Note that of course you can develop and manufacture and sell your invention even if it’s not patented or patentable, as long as it doesn’t infringe any existing patents.

Oh, and the USPTO website is incredibly useful, so start poking around there: Patents | USPTO

So what happens if a guy makes and sells a successful product for years and years, and then the patent owner wakes up from his coma and sues? Does he get damages, or would the first guy just have to cease and desist?

You can attempt to prove damages going back 6 years. Hope that the coma guy kept up his maintenance payments!

There are materials and techniques that allow you to mold plastic parts yourself, at home. The plastic may not be the type of plastic that you end up using in the final product but you can easily make a prototype that at least demonstrates the concept.

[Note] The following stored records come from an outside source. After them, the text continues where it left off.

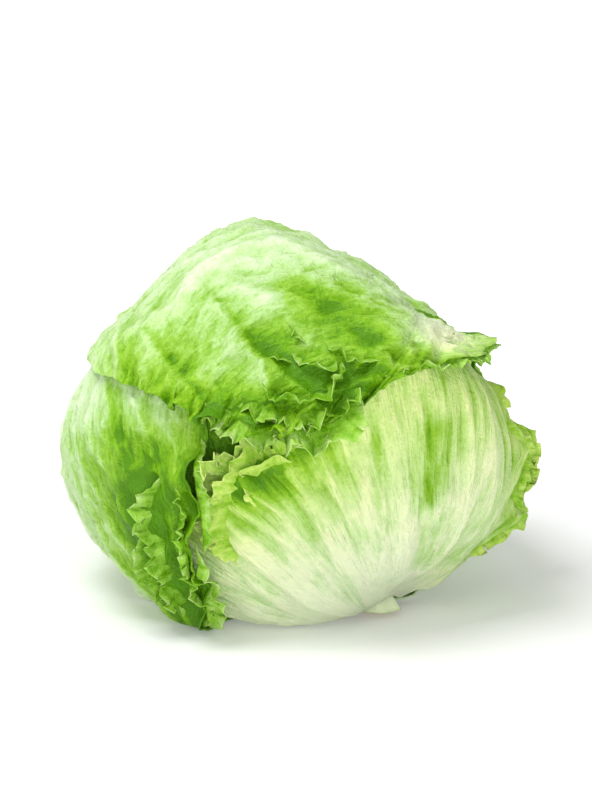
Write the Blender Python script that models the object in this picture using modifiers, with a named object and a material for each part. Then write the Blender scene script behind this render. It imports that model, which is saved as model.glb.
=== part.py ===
"""Iceberg lettuce: a tight heart on a short cut stem, wrapped in six loose outer leaves.

Units are metres, +Z is up. The head rests on its lower leaves, with the stem down and to the front right.
The origin is on the surface that the head rests on, under the middle of its box.
Directions from the head's middle are a longitude, 0 at the front (-Y) and growing to the right (+X),
and a latitude, growing upwards, both in degrees.
"""

from collections import namedtuple

import bmesh
import bpy
import numpy as np
from mathutils import Vector

# The head
HEAD_MIDDLE = np.array([-0.0026, 0.0023, 0.0720])
HEART_HALF_SIZE = np.array([0.0890, 0.0810, 0.0830])
HEART_SQUARENESS = 2.4
# Flats where the head grew against its neighbours: longitude, latitude, distance from the middle.
HEART_FLATS = [
    (111.5, 54.0, 0.0650),
    (103.0, 36.0, 0.0690),
    (-105.0, 38.0, 0.0725),
    (-85.0, -40.0, 0.0890),
    (65.0, -58.0, 0.0800),
]
FLAT_SHARPNESS = 10.0
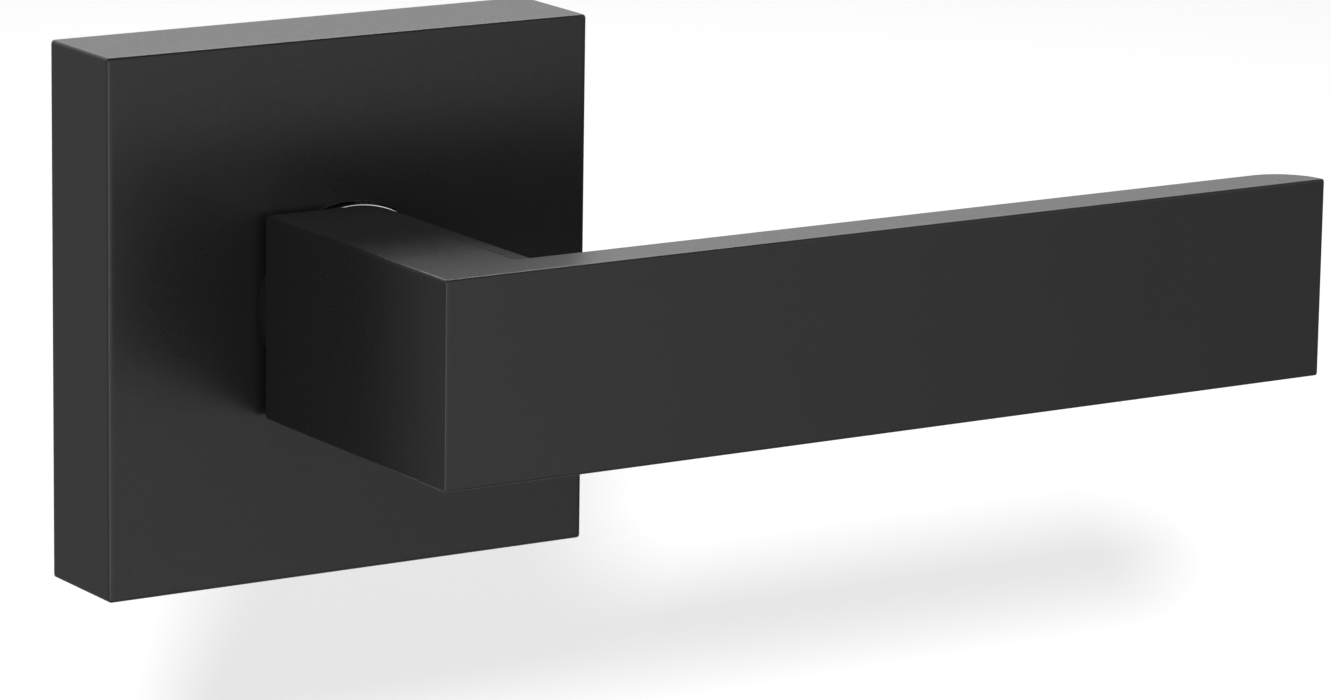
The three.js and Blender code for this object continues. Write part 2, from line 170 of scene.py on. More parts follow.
def seal(ob):
    """Merges points a cut left less than a micron apart and closes any face it dropped."""
    bm = bmesh.new()
    bm.from_mesh(ob.data)
    bmesh.ops.remove_doubles(bm, verts=bm.verts, dist=8e-7)
    bmesh.ops.dissolve_degenerate(bm, edges=bm.edges, dist=8e-7)
    rim = [e for e in bm.edges if len(e.link_faces) == 1]
    if rim:
        bmesh.ops.holes_fill(bm, edges=rim, sides=6)
    bmesh.ops.recalc_face_normals(bm, faces=bm.faces)
    if bm.calc_volume(signed=True) < 0:
        bmesh.ops.reverse_faces(bm, faces=bm.faces)
    bm.to_mesh(ob.data)
    bm.free()
    return ob


def smooth(ob, angle=32, weighted=True):
    me = ob.data
    me.shade_smooth()
    me.set_sharp_from_angle(angle=math.radians(angle))
    if weighted:
        m = ob.modifiers.new("weighted", "WEIGHTED_NORMAL")
        m.keep_sharp = True
        m.weight = 60
    return ob


def prism(name, pts, axis, a0, a1):
    """pts are (x, z) for axis Y and (x, y) for axis Z."""
    n = len(pts)
    if axis == "Y":
        low = [(x, a0, z) for x, z in pts]
        high = [(x, a1, z) for x, z in pts]
    else:
        low = [(x, y, a0) for x, y in pts]
        high = [(x, y, a1) for x, y in pts]
    faces = [tuple(range(n)), tuple(range(2 * n - 1, n - 1, -1))]
    faces += [(i, n + i, n + (i + 1) % n, (i + 1) % n) for i in range(n)]
    return new_obj(name, low + high, faces)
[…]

Also, pay close attention to Lemur866’s comments. There are a lot of folks who are pushing for changes in our patent system because it doesn’t work very well for the backyard inventor. Patents aren’t cheap. Also, there are no patent police. You have to discover on your own whether or not someone is infringing on your patent, and then you have to take them to court on your own nickel. If you end up fighting a big company, they can try to lawyer you to death by filing all kinds of things in court. It doesn’t really cost them much because they already have a lawyer on staff and he needs something to do with his time. A lot of little guys can’t afford the lawyer fees and give up at that point. I’m not saying that it is impossible for the little guy to win in court. Sometimes the little guy does win. I’m just warning you that it can be a long, uphill battle. Make sure you know what you are getting yourself into and all of the potential consequences before you head off down the patent path.